God, I really like you, Elysian Hunter. You hold nothing back…you kinda write like Smak in that – I’m horrifed but STILL laughin’ my ass off way! (I mean that as a COMPLIMENT!) We had someone in the Hood that was murdered and not found for a little while during the extreme heat of the summer last year…he actually had central air….but…that stained pic made me grimace and think of him!
One of Dad’s buddies ended up with a Corvette (think the episode of MythBusters when they let a pig rot in the interior) that some dude blew his head off in. He’d only been in there to rot for a few days before his ex-wife found him. He had just been through a nasty divorce and the former old lady was set up to clean his clock. The car was in a garage, but again, it was high summer- so he was pretty ripe when she found him. The car reeked to holy high heaven.

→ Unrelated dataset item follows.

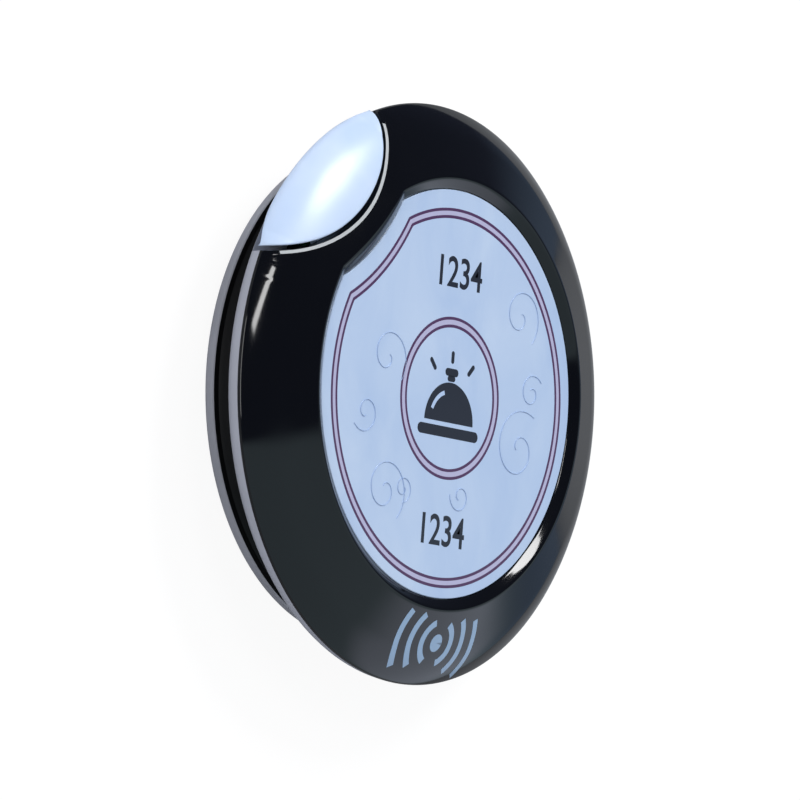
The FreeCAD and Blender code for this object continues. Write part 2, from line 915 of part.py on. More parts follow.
# Parts soldered to the top of the board
CHIP = f"({BOARD_TOP} + chip_lift)"
encoder_chip = box(
    "encoder_chip", "chip_length", "chip_width", CHIP, f"({CHIP} + chip_height)", "chip_x", "chip_y"
)
pins = []
for side, sign in (("upper", 1), ("lower", -1)):
    for number in range(PINS_PER_SIDE):
        offset = number - (PINS_PER_SIDE - 1) / 2
        x = f"(chip_x + ({offset}) * pin_pitch)"
        foot = box(
            f"pin_foot_{side}_{number}",
            "pin_width",
            "pin_reach",
            BOARD_TOP,
            f"({BOARD_TOP} + lead_thickness)",
            x,
            f"(chip_y + ({sign}) * (chip_width + pin_reach) / 2)",
        )
        leg = box(
            f"pin_leg_{side}_{number}",
            "pin_width",
            "lead_thickness",
            BOARD_TOP,
            f"({BOARD_TOP} + pin_rise)",
            x,
            f"(chip_y + ({sign}) * (chip_width + lead_thickness) / 2)",
        )
        pins.append(fuse(f"pin_{side}_{number}", foot, leg))
encoder_pins = group("encoder_pins", *pins)
crystal_can = rounded(
    "crystal_can",
    box(
        "crystal_block",
        "crystal_length",
        "crystal_width",
        BOARD_TOP,
        f"({BOARD_TOP} + crystal_height)",
        "crystal_x",
        "crystal_y",
    ),
    "crystal_round",
    lambda edge: edge.BoundBox.ZLength > size("crystal_height") / 2,
)
rf_transistor = box(
    "rf_transistor",
    "transmitter_length",
    "transmitter_width",
    BOARD_TOP,
    f"({BOARD_TOP} + transmitter_height)",
    "transmitter_x",
    "transmitter_y",
)


def chip_parts(name, count, x, y, length, width):
    """A column of equal little blocks on the board."""
    return group(
        name,
        *[
            box(
                f"{name}_{number}",
                length,
                width,
                BOARD_TOP,
                f"({BOARD_TOP} + chip_part_height)",
                x,
                f"({y} + {number} * chip_part_pitch)",
            )
            for number in range(count)
        ],
    )


resistors = chip_parts(
    "resistors", RESISTOR_COUNT, "resistors_x", "resistors_y", "chip_part_length", "chip_part_width"
)
capacitors = chip_parts(
    "capacitors",
    CAPACITOR_COUNT,
    "capacitors_x",
    "(capacitors_y - chip_part_pitch)",
    "chip_part_length",
    "chip_part_width",
)
turns = []
for number in range(COIL_TURNS):
    turn_ring = doc.addObject("Part::Torus", f"coil_turn_{number}")
    bind(turn_ring, Radius1="coil_radius - coil_tube", Radius2="coil_tube")
    place(
        turn_ring,
        f"coil_x + {number} * coil_pitch",
        "coil_y",
        f"({BOARD_TOP} + coil_radius)",
        "coil_stand_angle",
        Y_AXIS,
    )
    turns.append(turn_ring)
rf_coil = group("rf_coil", *turns)
antenna_sweep = cylinder(
    "antenna_sweep",
    ANTENNA_RADIUS,
    BOARD_TOP,
    f"({BOARD_TOP} + antenna_thickness)",
    sweep="antenna_sweep_angle",
    turn="antenna_start_angle",
)
loop_antenna = cut(
    "loop_antenna",
    antenna_sweep,
    cylinder(
        "antenna_inside",
        f"({ANTENNA_RADIUS} - antenna_width)",
        f"({BOARD_TOP} - overrun)",
        f"({BOARD_TOP} + overrun)",
    ),
)

# White key: a crowned shell that follows the rim, with a skirt, and a lip under the black top
BULGE = f"({RIM} - key_bulge_drop)"
KEY_CREST = f"({RIM} + key_crest_rise)"
KEY_MIDDLE = f"({RIM} + key_middle_rise)"
key_outline = [
    ("0", KEY_CREST),
    (f"({KEY_RADIUS} - key_crest_inset)", KEY_CREST),
    (f"({KEY_RADIUS} - key_brow_inset)", f"({RIM} + key_brow_rise)"),
    (f"({KEY_RADIUS} - key_middle_inset)", KEY_MIDDLE),
    (f"({KEY_RADIUS} - key_cheek_inset)", f"({RIM} + key_cheek_rise)"),
    (f"({KEY_RADIUS} - key_side_inset)", f"({RIM} + key_side_rise)"),
    (KEY_RADIUS, BULGE),
    (f"({KEY_RADIUS} - key_hem_inset)", f"({RIM} - key_hem_drop)"),
    (f"({KEY_RADIUS} - key_skirt_inset)", KEY_BOTTOM),
    ("0", KEY_BOTTOM),
]
key_blank = turned("key_blank", key_outline)
KEY_ARC = "(bite_radius - key_gap)"
key_lens = common(
    "key_lens",
    key_blank,
    cylinder("key_arc", KEY_ARC, f"({KEY_BOTTOM} - overrun)", f"({CROWN} + overrun)", KEY_CENTRE),
)
hollow_key_outline = [
    ("0", f"({KEY_CREST} - key_wall)"),
    (f"({KEY_RADIUS} - key_crest_inset - key_wall / 2)", f"({KEY_CREST} - key_wall)"),
    (f"({KEY_RADIUS} - key_middle_inset - key_wall)", f"({KEY_MIDDLE} - key_wall)"),
    (f"({KEY_RADIUS} - key_wall)", BULGE),
    (f"({KEY_RADIUS} - key_skirt_inset - key_wall)", f"({KEY_BOTTOM} - overrun)"),
    ("0", f"({KEY_BOTTOM} - overrun)"),
]
key_hollow = turned("key_hollow", hollow_key_outline)
key_cavity = common(
    "key_cavity",
    key_hollow,
    cylinder(
        "key_cavity_arc", f"({KEY_ARC} - key_wall)", f"({KEY_BOTTOM} - overrun)", CROWN, KEY_CENTRE
    ),
)
key_under = cylinder(
    "key_under",
    "(disc_radius - key_skirt_clear)",
    f"({KEY_BOTTOM} - overrun)",
    f"({WALL_TOP} + key_inner_clear)",
)
LIP_CENTRE = f"(({LIP_END} + {KEY_EDGE} + key_lip_overlap) / 2)"
key_lip = cut(
    "key_lip",
    box(
        "key_lip_plate",
        f"({KEY_EDGE} + key_lip_overlap - {LIP_END})",
        "key_lip_width",
        LIP,
        LIP_TOP,
        LIP_CENTRE,
    ),
    *[
        cylinder(
            f"key_lip_hole_{number}",
            "(key_post_radius + key_post_fit)",
            f"({LIP} - overrun)",
            f"({LIP_TOP} + overrun)",
            KEY_POST_X,
            side,
        )
        for number, side in enumerate(("key_post_spread", "-key_post_spread"))
    ],
)
key = by_key(fuse("key", cut("key_shell", key_lens, key_cavity, key_under), key_lip))

NODES = [
    top_shell, face_label, face_adhesive, trim_ring, base_shell, back_cover, rubber_feet,
    battery_door, coin_cell, cell_holder, contact_minus, contact_plus, pcb, case_screws,
    board_screws, switch_base, switch_cover, switch_stem, switch_dome, switch_leads,
    encoder_chip, encoder_pins, crystal_can, rf_transistor, resistors, capacitors, rf_coil,
    loop_antenna, key,
]
doc.recompute()
os.makedirs("parts", exist_ok=True)
for node in NODES:
    if "Invalid" in node.State or "Error" in node.State:
        raise RuntimeError(f"{node.Label} did not recompute")
    if node.Shape.isNull() or not node.Shape.isValid():
        raise RuntimeError(f"{node.Label} has no valid shape")
    node.Shape.exportStep(f"parts/{node.Label}.step")
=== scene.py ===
import bmesh
import bpy
import math
import numpy as np
from mathutils import Matrix, Vector


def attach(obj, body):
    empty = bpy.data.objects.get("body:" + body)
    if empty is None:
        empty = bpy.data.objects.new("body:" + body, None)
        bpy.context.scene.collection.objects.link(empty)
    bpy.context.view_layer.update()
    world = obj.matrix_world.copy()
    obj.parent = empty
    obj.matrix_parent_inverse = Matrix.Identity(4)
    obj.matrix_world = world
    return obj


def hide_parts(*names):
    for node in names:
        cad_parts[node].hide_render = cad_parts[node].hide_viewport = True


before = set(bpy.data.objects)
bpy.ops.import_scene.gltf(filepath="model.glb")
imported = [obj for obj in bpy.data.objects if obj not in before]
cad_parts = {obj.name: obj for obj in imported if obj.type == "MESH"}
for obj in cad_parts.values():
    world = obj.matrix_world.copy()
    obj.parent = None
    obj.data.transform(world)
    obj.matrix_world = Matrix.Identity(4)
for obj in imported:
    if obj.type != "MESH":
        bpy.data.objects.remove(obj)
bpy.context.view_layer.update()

# Back cover
# The grey lid of the underside, moulded in ABS with a fine spark-eroded grain. The door opening,
# the bayonet notches, the screw wells and the pockets of the rubber feet are part of the mould.
MM = 0.001
DISC_RADIUS = 29.75
BACK_Z, COVER_TOP_Z, BASE_TOP_Z, TRIM_TOP_Z, RIM_Z = 0.5, 1.9, 6.1, 8.45, 8.6
PLATE_TOP_Z = 1.5
COVER_RADIUS = 25.4
COVER_FOOT_RADIUS = 25.3
COVER_ROUND = 0.6
WALL_SEAT_RADIUS = 24.7
DOOR_HOLE_RADIUS = 12.15
NOTCH_OUTER_RADIUS = 13.45
NOTCH_SWEEP = 26.0
DOOR_LOCKED_ANGLE = 40.0
LUG_COUNT = 3
SCREW_CIRCLE = 20.0
SCREW_ANGLES = (0.0, 90.0, 180.0, 270.0)
SCREW_WELL_RADIUS = 2.0
SCREW_HOLE_RADIUS = 1.2
SCREW_SEAT_RADIUS = 3.0
SCREW_SEAT_Z, SEAT_TOP_Z = 2.2, 2.9
FOOT_CIRCLE = 21.9
FOOT_ANGLES = (45.0, 135.0, 225.0, 315.0)
FOOT_RADIUS = 2.3
FOOT_POCKET_RADIUS = 2.4
FOOT_SUNK = 0.4
SEAT_SUNK = 0.3
COVER_EDGE = 0.1
LATHE_STEPS, ROD_STEPS = 288, 48
OVERRUN = 1.0
SHARP_ANGLE = math.radians(34)
MERGE_GAP, SCRAP_SIZE = 0.002 * MM, 0.001 * MM


def linear(code):
    """The linear colour of an sRGB hex code."""
    parts = [int(code[i : i + 2], 16) / 255 for i in (0, 2, 4)]
    return tuple(
        part / 12.92 if part <= 0.04045 else ((part + 0.055) / 1.055) ** 2.4 for part in parts
    ) + (1.0,)


def placed(name, data):
    """A new object in the scene, at the origin."""
    thing = bpy.data.objects.new(name, data)
    bpy.context.scene.collection.objects.link(thing)
    return thing


def mesh_object(name, points, faces):
    """An object from points in millimetres, with its faces turned outwards."""
    mesh = bpy.data.meshes.new(name)
    mesh.from_pydata([tuple(value * MM for value in point) for point in points], [], faces)
    finish_mesh(mesh)
    return placed(name, mesh)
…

Dad’s buddy, seeing a bargain and a chance to score a ‘Vette drivetrain for next to nothing, ended up selling most of the car in pieces- everything but the upholstery and carpets where the stink and all the blood and rotten juice had sort of congealed. That reek will not come out of upholstery- anything porous is guaranteed to be ruined.

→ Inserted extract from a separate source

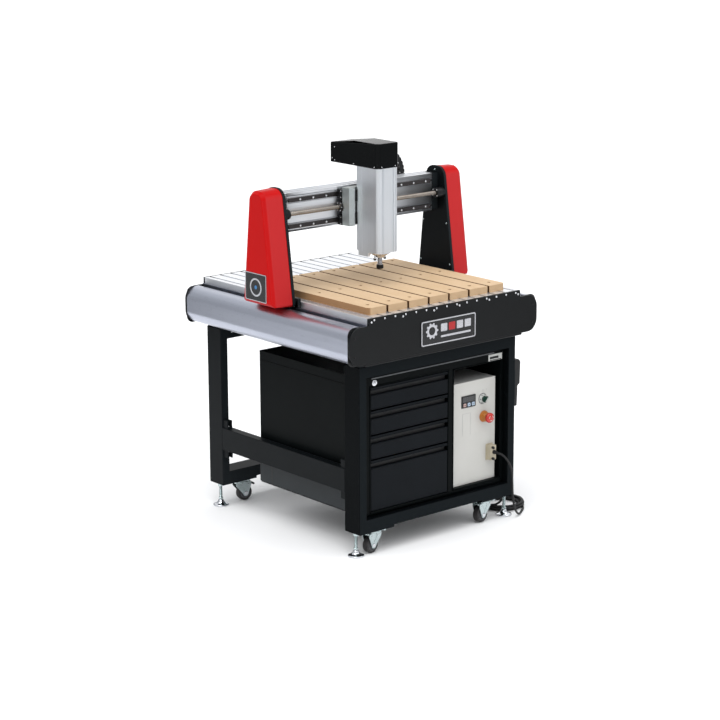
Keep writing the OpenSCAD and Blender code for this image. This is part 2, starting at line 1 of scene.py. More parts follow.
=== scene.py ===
import math
import random

import bmesh
import bpy
from mathutils import Matrix, Vector


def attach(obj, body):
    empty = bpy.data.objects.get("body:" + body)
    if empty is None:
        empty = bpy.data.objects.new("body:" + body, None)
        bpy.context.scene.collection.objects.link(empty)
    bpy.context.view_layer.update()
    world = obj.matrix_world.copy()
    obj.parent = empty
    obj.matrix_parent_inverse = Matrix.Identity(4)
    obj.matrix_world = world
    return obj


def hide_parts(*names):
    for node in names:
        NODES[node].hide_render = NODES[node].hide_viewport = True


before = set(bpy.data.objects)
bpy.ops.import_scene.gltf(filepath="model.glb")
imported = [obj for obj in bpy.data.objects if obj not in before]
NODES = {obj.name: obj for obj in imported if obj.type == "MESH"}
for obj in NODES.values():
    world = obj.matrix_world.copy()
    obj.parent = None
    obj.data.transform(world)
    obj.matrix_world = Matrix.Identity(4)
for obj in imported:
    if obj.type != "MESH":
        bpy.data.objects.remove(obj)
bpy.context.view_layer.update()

S = bpy.context.scene
RND = random.Random(7)
FRONT, REAR = -476.0, 476.0

# ---------------------------------------------------------------- camera
AZ, EL, ROLL = math.radians(-40.33), math.radians(13.82), math.radians(-0.21)
back = Vector((math.sin(AZ) * math.cos(EL), -math.cos(AZ) * math.cos(EL), math.sin(EL)))
right = Vector((math.cos(AZ), math.sin(AZ), 0))
up = back.cross(right)
r2 = right * math.cos(ROLL) + up * math.sin(ROLL)
u2 = -right * math.sin(ROLL) + up * math.cos(ROLL)
cam = bpy.data.objects.new("camera", bpy.data.cameras.new("camera"))
S.collection.objects.link(cam)
cam.matrix_world = Matrix.Translation((-5.1401, -6.05635, 2.53541)) @ Matrix((r2, u2, back)).transposed().to_4x4()
cam.data.lens, cam.data.sensor_width = 110.11, 36.0
cam.data.clip_start, cam.data.clip_end = 0.1, 200.0
S.camera = cam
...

I guess he got his final revenge on his ex. She got the car, alright, but she had to sell it for pennies on the dollar.
So much to comment on.
Let’s start with mean old people. I agree that there are many more angry young people than angry old people, and I think you may be on to something about the mellowing of age.
But someone (I think it might have been one of my college professors, actually, although I don’t remember) once said, “Happy young people don’t grow up to be angry old people.”
Growing up in a town with LOTS of old people, I saw the gamut. My next door neighbor (who died in the last five years) was a nice old lady who (although her real name was Esther) I never called anything but “Lady.” Even the other neighbors started calling her that, she liked it. We had a real old lady in the house behind us who used to tell us how much she enjoyed watching us play and how beautiful it was. We used to think that was funny, but now it breaks my heart a little.
When we die, we all die alone, but there’s something terrible about being found by a complete stranger long, long after you’ve died. Most of my close family members who have died in recent years (mom & grandpa specifically) have died at home, which is where, if I have my druthers, I’ll die in about a million years. When I go, I wouldn’t mind if the person who first finds me was someone to whom I mattered.
Usually I get along better with older people. I adored my grandparents (sadly, they’re all gone now) and I knew many older people who I enjoyed conversation and coffee with. Some are still above ground but most are not. But there was something just not right with Mrs. Crotchety- I have no idea whether she had always been nasty and bitter or if something happened to make her that way. Her own kids avoided her like the plague which makes me wonder.
Death is the ultimate solitary activity, but I find it sad to know that so many people go through the process of dying alone. When Dad was in the rehab/nursing home, I walked past a number of people who were pretty much vegetative- and alone- dying lingering deaths with no one to so much as talk to them. Maybe Mrs. Crotchety died of something painless and sudden, like a brain aneurysm or cardiac death where you’re here one second and gone the next. One of my grandmothers died that way, and that would probably be my preferred Final Exit if I were offered a choice. Here one second, gone the next.
I always wondered what happened to the drunken mailman too. After I had moved out (and before he was popped for DUI) Mom said that half the time they didn’t even get their bills, much less their periodicals through the mail, and that she discovered peanut butter fingerprints on her “McCalls” and “Glamour” mags- when she got them. I guess being a mail carrier would be a little bit depressing, but one could at least use a napkin before persuing others’ periodicals. I like my magazines without reminders of others’ lunches on them.